Despite his previous reluctance to the transition, Pivetta is at least saying all the right things in the wake of Cora's decision to move him into the bullpen, according to MassLive's Chris Cotillo.
“I just got moved to the bullpen so that’s where I belong and that’s where I am,” Pivetta said. “I’m going to show up there for my teammates out there and go out and do my job.
“I’m going to focus on helping the team achieve our goals,” Pivetta added. “I’m going to go out there and do my job and throw up zeroes and help this team win.”
That's a complete 180 from his attitude earlier this month. It's easy to envision a scenario where Pivetta resisted the change, moping around in the bullpen and displaying poor body language on the mound as his confidence quickly crumbled. His comments are an encouraging sign that he's ready to embrace his new role.
Whether or not he will thrive as a reliever remains to be seen. Most pitchers tend to improve in shorter stints where they aren't turning over a lineup multiple times and they often get a bump in velocity since they don't need to pace themselves the way starters do. Pivetta's track record suggests he might be an outlier.
Pivetta owns a 6.12 ERA, 1.577 WHIP and 2.31 K/BB ratio in 32 1/3 career innings as a reliever, compared to a 5.05 ERA, 1.392 WHIP and 2.68 K/BB ratio in 748 2/3 innings as a starter. Those relief outings have been sporadic and he's only made one regular season appearance out of the bullpen since joining the Red Sox in 2020, but the results have still been brutal when Pivetta has been tested as a reliever.
Pivetta is a habitual slow starter who takes an inning or two to settle in. He has produced a 5.69 ERA for his career in the first inning and a 4.70 ERA in the second inning, according to Baseball-Reference.

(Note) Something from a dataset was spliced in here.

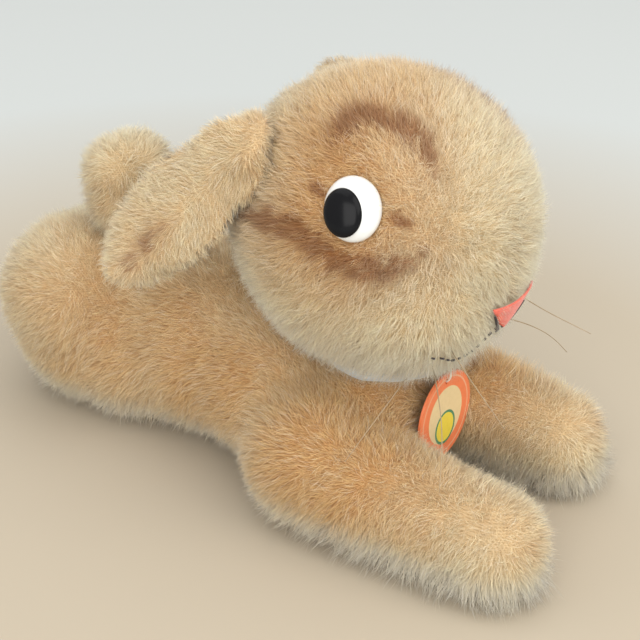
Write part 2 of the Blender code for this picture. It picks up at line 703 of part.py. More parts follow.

That dips to a 3.52 ERA in the third before his ERA spikes to north of 5.00 as he pitches deeper into games.
Opposing hitters have historically been slightly less successful against Pivetta the second time through the lineup. Pivetta is allowing a .256 batting average and .771 OPS the first time through a lineup compared to a .253 AVG and .743 OPS the second time. He regresses when seeing hitters for a third time, as is common for many starters, allowing a .278 AVG and .863 OPS.
His resume suggests that Pivetta struggles early in games and falls apart when he lasts deep into an outing. That makes him a poor fit for a starting pitcher or for a reliever tasked with handling only an inning or two. What role can he provide value in then, beyond mop-up duty? Perhaps as a bulk-inning reliever piggybacking off a starter. His struggles early in games might not be exposed as much if he isn't beginning his outing against the opposing team's best bats at the top of the order, giving him time to settle in before the lineup turns over.
Pivetta needs to find a way to carve out a role in the bullpen if he intends to have a future with the Red Sox. Barring a rash of injuries, they no longer have room for him in the rotation. If he fails as a reliever, Pivetta is in danger of being designated for assignment. If he manages to survive the season, he would almost certainly be a non-tender candidate during the offseason. The Red Sox aren't going to pay for his inevitable bump in arbitration salary if they don't have a clear role for him.
A case could be made that Tanner Houck is the better option to move to the bullpen considering his previous success as a reliever, but he has more long-term upside than Pivetta. Corey Kluber has arguably been Boston's worst starter but the two-time Cy Young winner has earned a longer leash.
Regardless of the other options that Cora could have banished to the bullpen, Pivetta hasn't done nearly enough to warrant keeping his rotation spot. If he embraces this new challenge, Pivetta can cement his roster spot as a key reliever. If he can't succeed in the bullpen, Pivetta's future with the Red Sox is in jeopardy.